I am creating a CSV file by using the KNIME (CSV Writer) node.
When I see the data just before writing, it all looks perfect as expected. However, when I run the CSV Writer node, it generates the csv file in a corrupted manner and adding random rows which were unexpected.
Since the data is confidential, I can’t share it, but I know for certain that there is some issue when the CSV file is written it gets corrupted. I am using “|” as delimiter, not sure if that is the reason.
After the file is generated, I viewed it in excel (text to columns), and in one of the column (year) has text values from another column (Description). There is no association between them.
This happens for other columns as well.
So, the number of rows that are expected is 199031 before I generate the CSV, but in the resultant CSV file, I see there are 14 extra rows which definitely tells, there is some sort of bug happening once the file is written.

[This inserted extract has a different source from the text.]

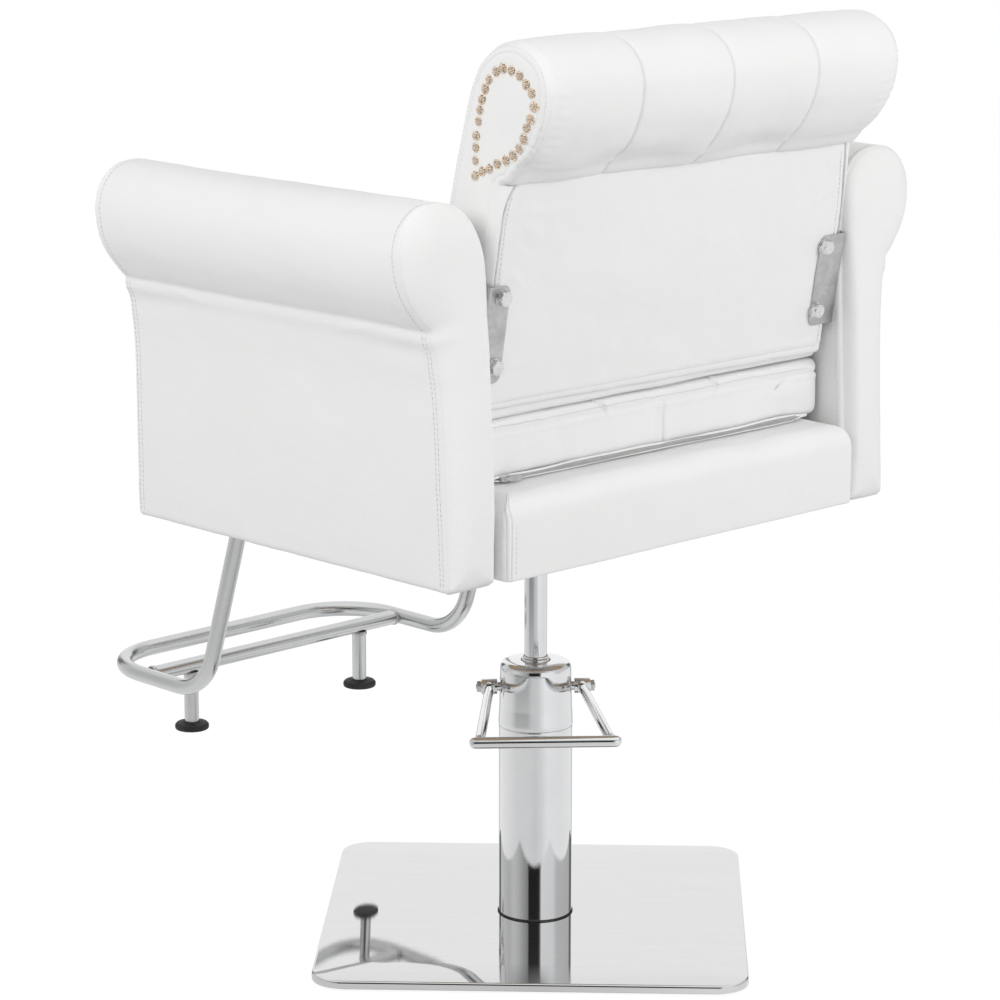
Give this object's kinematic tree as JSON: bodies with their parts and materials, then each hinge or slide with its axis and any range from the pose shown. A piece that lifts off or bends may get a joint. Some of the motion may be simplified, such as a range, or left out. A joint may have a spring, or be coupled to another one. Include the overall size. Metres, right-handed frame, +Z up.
{
  "type": "salon styling chair",
  "caption": "Upholstered salon chair with rolled arms and a rolled back, on a pedal-pumped column with a square base plate and a tubular footrest.",
  "frame": {"origin": "on the pump's axis, at floor level, the middle of the underside of the base", "axes": "+Z up, the seat faces -Y, the sitter's left is +X; the square base plate is turned 46 degrees clockwise about Z relative to the seat, as pictured"},
  "size_m": [0.7794, 0.887, 1.044],
  "materials": {
    "brushed_stainless": "finely brushed, close to a mirror",
    "chrome": "bright chrome plate",
    "mild_steel": "plain machined steel, hidden",
    "zinc_plated": "galvanised, slightly mottled",
    "black_rubber": "matt",
    "plywood": "raw plywood, hidden",
    "upholstery": "soft off-white upholstery leather with a fine grain",
    "antique_nails": "antique copper-bronze, domed",
    "zipper_tape": "woven tape with metal teeth"
  },
  "bodies": {
    "base": {"flange_screw_1": "zinc_plated", "flange_screw_2": "zinc_plated", "flange_screw_3": "zinc_plated", "flange_screw_4": "zinc_plated", "floor_mat": "black_rubber", "plate_cover": "brushed_stainless", "plunger_barrel": "mild_steel", "plunger_spring": "mild_steel", "pump_body": "mild_steel", "pump_head_cover": "chrome", "pump_tube": "chrome", "rod_gland": "chrome", "tube_gasket": "black_rubber", "weight_plate": "mild_steel"},
    "pedal": {"hub_nut_left": "zinc_plated", "hub_nut_right": "zinc_plated", "pedal_bar": "chrome", "pedal_hub_left": "chrome", "pedal_hub_right": "chrome", "rocker_yoke": "mild_steel"},
    "pump_plunger": {"plunger": "zinc_plated"},
    "piston": {"piston_head": "mild_steel", "piston_seal": "black_rubber"},
    "zipper_slider": {"zipper_slider": "zinc_plated"},
    "seat": {"apron": "upholstery", "arm_bolt_front_left": "zinc_plated", "arm_bolt_front_right": "zinc_plated", "arm_bolt_rear_left": "zinc_plated", "arm_bolt_rear_right": "zinc_plated", "arm_frame_left": "plywood", "arm_frame_right": "plywood", "arm_pad_left": "upholstery", "arm_pad_right": "upholstery", "back_board": "plywood", "back_bracket_left": "zinc_plated", "back_bracket_right": "zinc_plated", "back_pad": "upholstery", "back_panel": "upholstery", "bracket_bolt_high_left": "zinc_plated", "bracket_bolt_high_right": "zinc_plated", "bracket_bolt_low_left": "zinc_plated", "bracket_bolt_low_right": "zinc_plated", "footrest_bolt_left": "zinc_plated", "footrest_bolt_right": "zinc_plated", "footrest_crossbar": "chrome", "footrest_glide_left": "black_rubber", "footrest_glide_right": "black_rubber", "footrest_tube": "chrome", "nail_trim_left": "antique_nails", "nail_trim_right": "antique_nails", "piston_rod": "chrome", "seat_bolt_1": "zinc_plated", "seat_bolt_2": "zinc_plated", "seat_bolt_3": "zinc_plated", "seat_bolt_4": "zinc_plated", "seat_cushion": "upholstery", "seat_frame": "plywood", "seat_hub": "mild_steel", "seat_plate": "mild_steel", "zipper_tape": "zipper_tape"}
  },
  "joints": [
    {"name": "seat_lift", "type": "slide", "parent": "base", "child": "piston", "axis": [0, 0, 1], "range_m": [-0.145, 0.01]},
    {"name": "seat_swivel", "type": "hinge", "parent": "piston", "child": "seat", "pos_m": [0, 0, 0.3], "axis": [0, 0, 1], "continuous": true},
    {"name": "pump_pedal", "type": "hinge", "parent": "base", "child": "pedal", "pos_m": [0, 0, 0.28], "axis": [0.7513, -0.66, 0], "range_deg": [-25, 8]},
    {"name": "plunger_slide", "type": "slide", "parent": "base", "child": "pump_plunger", "axis": [0, 0, 1], "range_m": [-0.0145, 0.005], "deforming": ["plunger_spring"]},
    {"name": "zipper_run", "type": "slide", "parent": "seat", "child": "zipper_slider", "axis": [-1, 0, 0], "range_m": [0, 0.445]}
  ],
  "couplings": [
    {"joint": "plunger_slide", "follows": "pump_pedal", "m_per_rad": 0.032}
  ]
}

Often csv file problems (in general, not just with knime) are a result of line breaks in the data. When the file is written to an xlsx, do you șee any line breaks in any cells in or around the row in excel that is the equivalent place that you are seeing the extra rows appearing in the csv? Xlsx format would likely handle linebreaks fine even if csv doesn’t.
Thank you @bruno29a and @takbb
I agree the line breaks would be the possible reason for this.
However, I am using pipe as a delimiter to align with the previously created files (transferred to me).
The configuration is as under:
Hi @pranavgupta , in the Advanced Settings for Quotes, can you try “Always”?
Also, can you try opening the csv from some editor that supports regular expression, and see if you can search for “\r\n\r\n” or “\n\n” or “\n|”, the last one being searching for any breakline before a delimiter. This would tell you what kind of dirty data you have, and you would either correct the data from the source, or play around in Knime to tackle these.
But you need to identify them first.
It is hard for us to provide the exact solution when we can’t see the data…
In addition, another thing you can try is with the working xlsx file read into excel, can you save it from excel as a csv file, choosing similar settings (e.g pipe delimiter) that you have in knime and then see if that file reads back into excel correctly.
If it does, can you then compare both the knime produced csv, and the one produced from excel and see how they compare at the rows where you are seeing problems.
That difference might tell us something about what is wrong and what, if any, additional config might be needed, or if it’s another problem altogether.